| Instructions for the task |
The listing below should be written out exactly; please include all of it.

| Stored records |
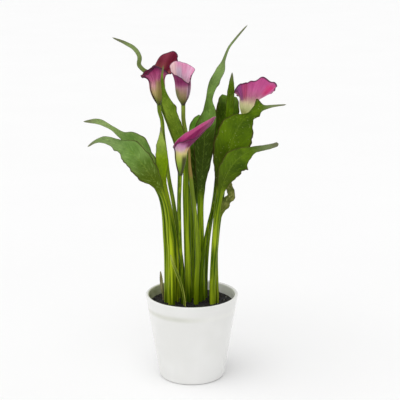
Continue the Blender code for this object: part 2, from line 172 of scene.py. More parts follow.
print("mid grey on screen is", round(colour(128, 128, 128)[0], 3), "in a shader")

# %% Places, textures and bumps
def stored(name):
    """A number that each piece keeps at its points, such as how far along it they are."""
    return add_node("Attribute", attribute_name=name).outputs["Fac"]


def object_place(scale=(1.0, 1.0, 1.0)):
    """Where a point is on the object, in metres, with each direction scaled."""
    place = add_node("TexCoord").outputs["Object"]
    return add_node("Mapping", {"Vector": place, "Scale": scale}).outputs[0]


def along_axis(axis):
    """How far a point lies along the object's own X, Y or Z, in metres."""
    return add_node("SeparateXYZ", {0: object_place()}).outputs[axis]


def as_place(x, y, z=0.0):
    """Makes three numbers one place, on which a texture can be laid."""
    return add_node("CombineXYZ", {0: x, 1: y, 2: z}).outputs[0]


def noise(place, scale, detail=3.0, roughness=0.5):
    sockets = {"Vector": place, "Scale": scale, "Detail": detail, "Roughness": roughness}
    return add_node("TexNoise", sockets).outputs[0]


def spots(scale, edge, core):
    """Scattered round spots, from 0 at the edge of each to 1 in its core."""
    cells = add_node("TexVoronoi", {"Vector": object_place(), "Scale": scale})
    return between(cells.outputs["Distance"], edge, core)


def end_finish(made, face, height, distance, strength=1.0):
    """Gives the shader its colour and its bumps, and returns the finished material."""
    bumps = {"Height": height, "Distance": distance, "Strength": strength}
    fill(shader_sockets()["Normal"], add_node("Bump", bumps).outputs[0])
    fill(shader_sockets()["Base Color"], face)
    return made


print("node helpers ready")

# %% [markdown]
# ## The leaf finish
#
# A calla leaf is smooth and a little waxy. Fine side veins leave the midrib at a slant and
# bend towards the tip, the margin dries to a thin brown line, and the drawn-out tip is dull.
# The stalk is paler, with streaks along it that are partly its own and partly painted light
# and shade. On most leaves painted shade darkens the lower blade, a painted highlight
# lightens the tail, and the light flecks are painted highlights too. Each leaf keeps numbers
# at its points: how far across the blade they are, how far along, and which side vein they
# lie on. The finish reads those numbers, so the veins follow the leaf however it bends.

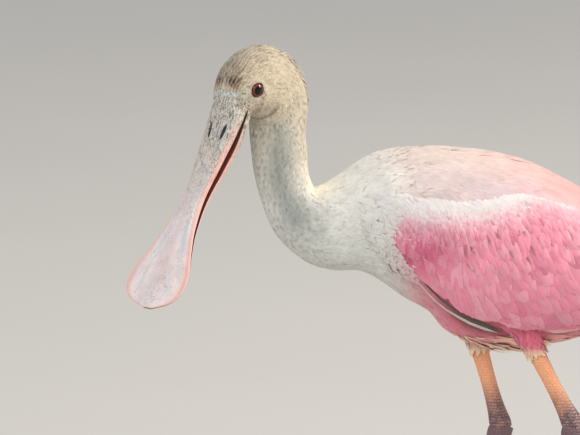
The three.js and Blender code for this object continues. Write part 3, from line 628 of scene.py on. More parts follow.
# Materials
class Material:
    """A procedural material; its methods add nodes and give back their outputs.

    A colour is an output or three numbers from 0 to 255 as seen on a screen.
    """

    def __init__(self, name):
        self.made = bpy.data.materials.new(name)
        self.made.use_nodes = True
        self.tree = self.made.node_tree
        self.shader = self.tree.nodes["Principled BSDF"]

    def add(self, kind, inputs=None, **settings):
        node = self.tree.nodes.new("ShaderNode" + kind)
        for key, value in settings.items():
            setattr(node, key, value)
        for key, value in (inputs or {}).items():
            if isinstance(value, bpy.types.NodeSocket):
                self.tree.links.new(value, node.inputs[key])
            else:
                node.inputs[key].default_value = value
        return node

    def calc(self, operation, *values):
        return self.add("Math", dict(enumerate(values)), operation=operation).outputs[0]

    def product(self, first, *others):
        for other in others:
            first = self.calc("MULTIPLY", first, other)
        return first

    def sum_of(self, value, factor, other):
        """A value times a factor, and the other added"""
        return self.calc("MULTIPLY_ADD", value, factor, other)

    def span(self, value, low, high, to_low=0.0, to_high=1.0):
        """A soft step of a value from low to high"""
        inputs = {0: value, 1: low, 2: high, 3: to_low, 4: to_high}
        return self.add("MapRange", inputs, interpolation_type="SMOOTHSTEP").outputs[0]

    def blend(self, share, a, b, way="MIX"):
        a, b = (rgba(colour) if isinstance(colour, tuple) else colour for colour in (a, b))
        return self.add("Mix", {0: share, 6: a, 7: b}, data_type="RGBA", blend_type=way).outputs[2]

    def layers(self, colour, *rows):
        """A colour with others laid over it in turn, each as (share, colour)"""
        for share, other in rows:
            colour = self.blend(share, colour, other)
        return colour

    def read(self, name):
        """The three numbers of a mesh attribute"""
        numbers = self.add("Attribute", attribute_name=name).outputs["Vector"]
        return self.add("SeparateXYZ", {0: numbers}).outputs

    def shaded_tint(self, shade):
        """The mesh's own tint times a shade"""
        tint = self.add("Attribute", attribute_name="tint").outputs["Color"]
        grey = self.add("CombineColor", {0: shade, 1: shade, 2: shade}).outputs[0]
        return self.blend(1.0, tint, grey, "MULTIPLY")

    def vector(self, x, y, z=0.0):
        return self.add("CombineXYZ", {0: x, 1: y, 2: z}).outputs[0]

    def place(self):
        return self.add("TexCoord").outputs["Object"]

    def stretched(self, upward):
        """The place with its height scaled"""
        return self.add("Mapping", {"Vector": self.place(), "Scale": (1.0, 1.0, upward)}).outputs[0]

    def noise(self, scale, detail=3.0, where=None):
        inputs = {"Vector": where or self.place(), "Scale": scale, "Detail": detail, "Roughness": 0.55}
        return self.add("TexNoise", inputs).outputs[0]

    def cells(self, scale, where):
        """How far a place is from the edge of its cell"""
        node = self.add("TexVoronoi", {"Vector": where, "Scale": scale}, feature="DISTANCE_TO_EDGE")
        return node.outputs[0]

    def finish(self, colour, roughness, relief=None, others=None):
        """Fills in the shader; relief holds a height, its depth in metres and its strength"""
        self.tree.links.new(colour, self.shader.inputs["Base Color"])
        self.shader.inputs["Roughness"].default_value = roughness
        for key, value in (others or {}).items():
            self.shader.inputs[key].default_value = value
        if relief:
            bump = self.add("Bump", dict(zip(("Height", "Distance", "Strength"), relief)))
            self.tree.links.new(bump.outputs[0], self.shader.inputs["Normal"])
        return self.made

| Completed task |
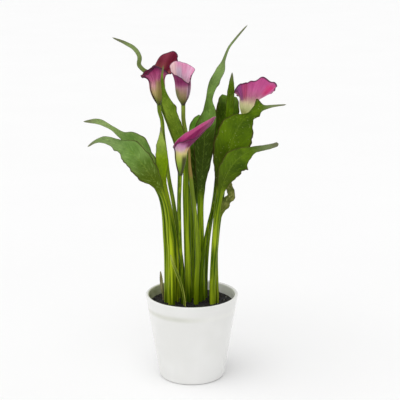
Continue the Blender code for this object: part 2, from line 172 of scene.py. More parts follow.
print("mid grey on screen is", round(colour(128, 128, 128)[0], 3), "in a shader")

# %% Places, textures and bumps
def stored(name):
    """A number that each piece keeps at its points, such as how far along it they are."""
    return add_node("Attribute", attribute_name=name).outputs["Fac"]


def object_place(scale=(1.0, 1.0, 1.0)):
    """Where a point is on the object, in metres, with each direction scaled."""
    place = add_node("TexCoord").outputs["Object"]
    return add_node("Mapping", {"Vector": place, "Scale": scale}).outputs[0]


def along_axis(axis):
    """How far a point lies along the object's own X, Y or Z, in metres."""
    return add_node("SeparateXYZ", {0: object_place()}).outputs[axis]


def as_place(x, y, z=0.0):
    """Makes three numbers one place, on which a texture can be laid."""
    return add_node("CombineXYZ", {0: x, 1: y, 2: z}).outputs[0]


def noise(place, scale, detail=3.0, roughness=0.5):
    sockets = {"Vector": place, "Scale": scale, "Detail": detail, "Roughness": roughness}
    return add_node("TexNoise", sockets).outputs[0]


def spots(scale, edge, core):
    """Scattered round spots, from 0 at the edge of each to 1 in its core."""
    cells = add_node("TexVoronoi", {"Vector": object_place(), "Scale": scale})
    return between(cells.outputs["Distance"], edge, core)


def end_finish(made, face, height, distance, strength=1.0):
    """Gives the shader its colour and its bumps, and returns the finished material."""
    bumps = {"Height": height, "Distance": distance, "Strength": strength}
    fill(shader_sockets()["Normal"], add_node("Bump", bumps).outputs[0])
    fill(shader_sockets()["Base Color"], face)
    return made


print("node helpers ready")

# %% [markdown]
# ## The leaf finish
#
# A calla leaf is smooth and a little waxy. Fine side veins leave the midrib at a slant and
# bend towards the tip, the margin dries to a thin brown line, and the drawn-out tip is dull.
# The stalk is paler, with streaks along it that are partly its own and partly painted light
# and shade. On most leaves painted shade darkens the lower blade, a painted highlight
# lightens the tail, and the light flecks are painted highlights too. Each leaf keeps numbers
# at its points: how far across the blade they are, how far along, and which side vein they
# lie on. The finish reads those numbers, so the veins follow the leaf however it bends.

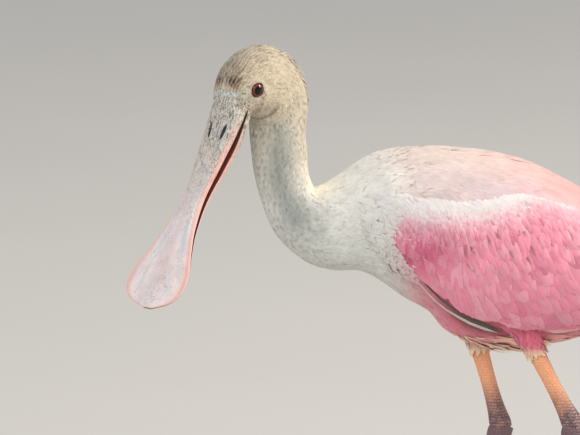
The three.js and Blender code for this object continues. Write part 3, from line 628 of scene.py on. More parts follow.
# Materials
class Material:
    """A procedural material; its methods add nodes and give back their outputs.

    A colour is an output or three numbers from 0 to 255 as seen on a screen.
    """

    def __init__(self, name):
        self.made = bpy.data.materials.new(name)
        self.made.use_nodes = True
        self.tree = self.made.node_tree
        self.shader = self.tree.nodes["Principled BSDF"]

    def add(self, kind, inputs=None, **settings):
        node = self.tree.nodes.new("ShaderNode" + kind)
        for key, value in settings.items():
            setattr(node, key, value)
        for key, value in (inputs or {}).items():
            if isinstance(value, bpy.types.NodeSocket):
                self.tree.links.new(value, node.inputs[key])
            else:
                node.inputs[key].default_value = value
        return node

    def calc(self, operation, *values):
        return self.add("Math", dict(enumerate(values)), operation=operation).outputs[0]

    def product(self, first, *others):
        for other in others:
            first = self.calc("MULTIPLY", first, other)
        return first

    def sum_of(self, value, factor, other):
        """A value times a factor, and the other added"""
        return self.calc("MULTIPLY_ADD", value, factor, other)

    def span(self, value, low, high, to_low=0.0, to_high=1.0):
        """A soft step of a value from low to high"""
        inputs = {0: value, 1: low, 2: high, 3: to_low, 4: to_high}
        return self.add("MapRange", inputs, interpolation_type="SMOOTHSTEP").outputs[0]

    def blend(self, share, a, b, way="MIX"):
        a, b = (rgba(colour) if isinstance(colour, tuple) else colour for colour in (a, b))
        return self.add("Mix", {0: share, 6: a, 7: b}, data_type="RGBA", blend_type=way).outputs[2]

    def layers(self, colour, *rows):
        """A colour with others laid over it in turn, each as (share, colour)"""
        for share, other in rows:
            colour = self.blend(share, colour, other)
        return colour

    def read(self, name):
        """The three numbers of a mesh attribute"""
        numbers = self.add("Attribute", attribute_name=name).outputs["Vector"]
        return self.add("SeparateXYZ", {0: numbers}).outputs

    def shaded_tint(self, shade):
        """The mesh's own tint times a shade"""
        tint = self.add("Attribute", attribute_name="tint").outputs["Color"]
        grey = self.add("CombineColor", {0: shade, 1: shade, 2: shade}).outputs[0]
        return self.blend(1.0, tint, grey, "MULTIPLY")

    def vector(self, x, y, z=0.0):
        return self.add("CombineXYZ", {0: x, 1: y, 2: z}).outputs[0]

    def place(self):
        return self.add("TexCoord").outputs["Object"]

    def stretched(self, upward):
        """The place with its height scaled"""
        return self.add("Mapping", {"Vector": self.place(), "Scale": (1.0, 1.0, upward)}).outputs[0]

    def noise(self, scale, detail=3.0, where=None):
        inputs = {"Vector": where or self.place(), "Scale": scale, "Detail": detail, "Roughness": 0.55}
        return self.add("TexNoise", inputs).outputs[0]

    def cells(self, scale, where):
        """How far a place is from the edge of its cell"""
        node = self.add("TexVoronoi", {"Vector": where, "Scale": scale}, feature="DISTANCE_TO_EDGE")
        return node.outputs[0]

    def finish(self, colour, roughness, relief=None, others=None):
        """Fills in the shader; relief holds a height, its depth in metres and its strength"""
        self.tree.links.new(colour, self.shader.inputs["Base Color"])
        self.shader.inputs["Roughness"].default_value = roughness
        for key, value in (others or {}).items():
            self.shader.inputs[key].default_value = value
        if relief:
            bump = self.add("Bump", dict(zip(("Height", "Distance", "Strength"), relief)))
            self.tree.links.new(bump.outputs[0], self.shader.inputs["Normal"])
        return self.made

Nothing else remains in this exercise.